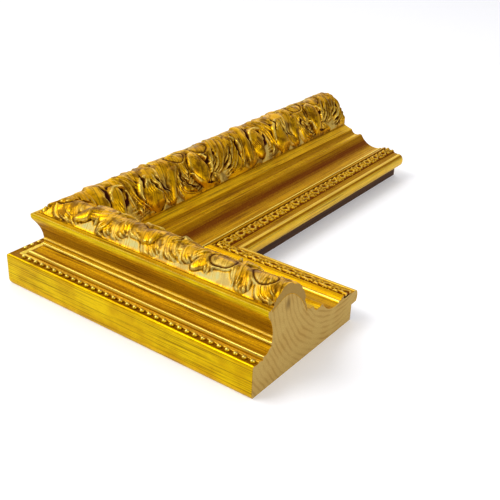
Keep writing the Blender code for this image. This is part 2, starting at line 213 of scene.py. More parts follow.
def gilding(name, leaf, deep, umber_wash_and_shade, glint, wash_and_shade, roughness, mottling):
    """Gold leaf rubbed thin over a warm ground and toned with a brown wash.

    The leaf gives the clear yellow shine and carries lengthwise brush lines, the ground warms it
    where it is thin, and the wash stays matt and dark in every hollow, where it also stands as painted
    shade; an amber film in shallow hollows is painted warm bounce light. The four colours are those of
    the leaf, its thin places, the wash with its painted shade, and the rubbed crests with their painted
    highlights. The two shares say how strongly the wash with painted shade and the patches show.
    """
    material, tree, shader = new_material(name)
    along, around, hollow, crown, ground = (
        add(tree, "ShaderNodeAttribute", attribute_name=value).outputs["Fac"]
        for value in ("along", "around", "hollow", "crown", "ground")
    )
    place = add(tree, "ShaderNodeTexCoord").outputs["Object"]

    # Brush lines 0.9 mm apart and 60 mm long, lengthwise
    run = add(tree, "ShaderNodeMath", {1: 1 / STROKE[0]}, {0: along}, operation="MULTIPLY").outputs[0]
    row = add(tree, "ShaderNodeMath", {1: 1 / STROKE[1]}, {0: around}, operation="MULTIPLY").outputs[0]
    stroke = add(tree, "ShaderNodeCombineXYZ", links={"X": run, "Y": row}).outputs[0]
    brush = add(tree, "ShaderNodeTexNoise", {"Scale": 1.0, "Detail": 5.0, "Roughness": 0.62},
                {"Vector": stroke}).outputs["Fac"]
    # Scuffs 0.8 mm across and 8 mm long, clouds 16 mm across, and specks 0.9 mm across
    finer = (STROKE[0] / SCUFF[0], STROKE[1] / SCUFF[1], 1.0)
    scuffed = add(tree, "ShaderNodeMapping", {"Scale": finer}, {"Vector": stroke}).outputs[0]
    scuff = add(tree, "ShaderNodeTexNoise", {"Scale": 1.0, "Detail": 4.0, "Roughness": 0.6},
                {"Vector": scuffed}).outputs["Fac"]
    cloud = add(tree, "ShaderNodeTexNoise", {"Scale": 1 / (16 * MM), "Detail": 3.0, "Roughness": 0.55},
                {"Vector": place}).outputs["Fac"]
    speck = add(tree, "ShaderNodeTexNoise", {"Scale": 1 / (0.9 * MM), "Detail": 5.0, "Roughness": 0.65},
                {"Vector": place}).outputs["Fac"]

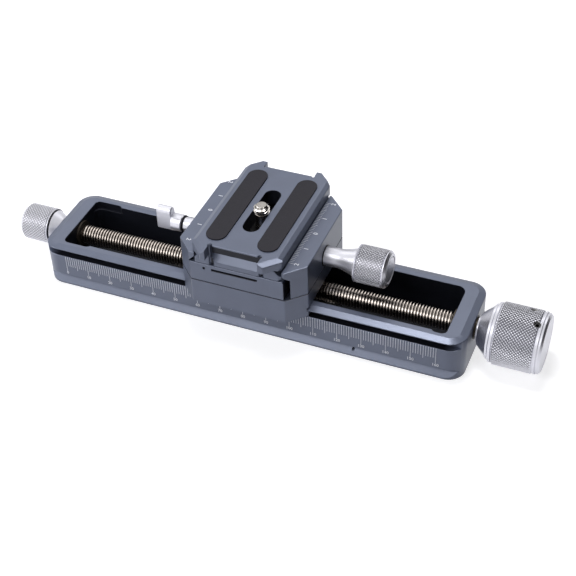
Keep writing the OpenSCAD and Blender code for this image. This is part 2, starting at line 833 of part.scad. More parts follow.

___

DIRECTIONS FOR THIS TASK: Repeat the listing exactly, from its first line to its last.

WRITTEN RESPONSE:
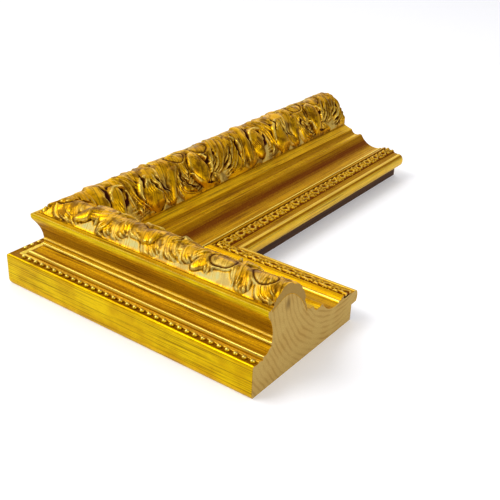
Keep writing the Blender code for this image. This is part 2, starting at line 213 of scene.py. More parts follow.
def gilding(name, leaf, deep, umber_wash_and_shade, glint, wash_and_shade, roughness, mottling):
    """Gold leaf rubbed thin over a warm ground and toned with a brown wash.

    The leaf gives the clear yellow shine and carries lengthwise brush lines, the ground warms it
    where it is thin, and the wash stays matt and dark in every hollow, where it also stands as painted
    shade; an amber film in shallow hollows is painted warm bounce light. The four colours are those of
    the leaf, its thin places, the wash with its painted shade, and the rubbed crests with their painted
    highlights. The two shares say how strongly the wash with painted shade and the patches show.
    """
    material, tree, shader = new_material(name)
    along, around, hollow, crown, ground = (
        add(tree, "ShaderNodeAttribute", attribute_name=value).outputs["Fac"]
        for value in ("along", "around", "hollow", "crown", "ground")
    )
    place = add(tree, "ShaderNodeTexCoord").outputs["Object"]

    # Brush lines 0.9 mm apart and 60 mm long, lengthwise
    run = add(tree, "ShaderNodeMath", {1: 1 / STROKE[0]}, {0: along}, operation="MULTIPLY").outputs[0]
    row = add(tree, "ShaderNodeMath", {1: 1 / STROKE[1]}, {0: around}, operation="MULTIPLY").outputs[0]
    stroke = add(tree, "ShaderNodeCombineXYZ", links={"X": run, "Y": row}).outputs[0]
    brush = add(tree, "ShaderNodeTexNoise", {"Scale": 1.0, "Detail": 5.0, "Roughness": 0.62},
                {"Vector": stroke}).outputs["Fac"]
    # Scuffs 0.8 mm across and 8 mm long, clouds 16 mm across, and specks 0.9 mm across
    finer = (STROKE[0] / SCUFF[0], STROKE[1] / SCUFF[1], 1.0)
    scuffed = add(tree, "ShaderNodeMapping", {"Scale": finer}, {"Vector": stroke}).outputs[0]
    scuff = add(tree, "ShaderNodeTexNoise", {"Scale": 1.0, "Detail": 4.0, "Roughness": 0.6},
                {"Vector": scuffed}).outputs["Fac"]
    cloud = add(tree, "ShaderNodeTexNoise", {"Scale": 1 / (16 * MM), "Detail": 3.0, "Roughness": 0.55},
                {"Vector": place}).outputs["Fac"]
    speck = add(tree, "ShaderNodeTexNoise", {"Scale": 1 / (0.9 * MM), "Detail": 5.0, "Roughness": 0.65},
                {"Vector": place}).outputs["Fac"]

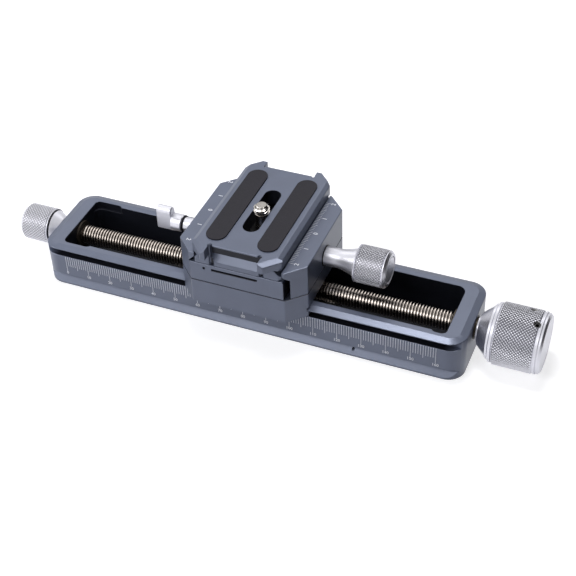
Keep writing the OpenSCAD and Blender code for this image. This is part 2, starting at line 833 of part.scad. More parts follow.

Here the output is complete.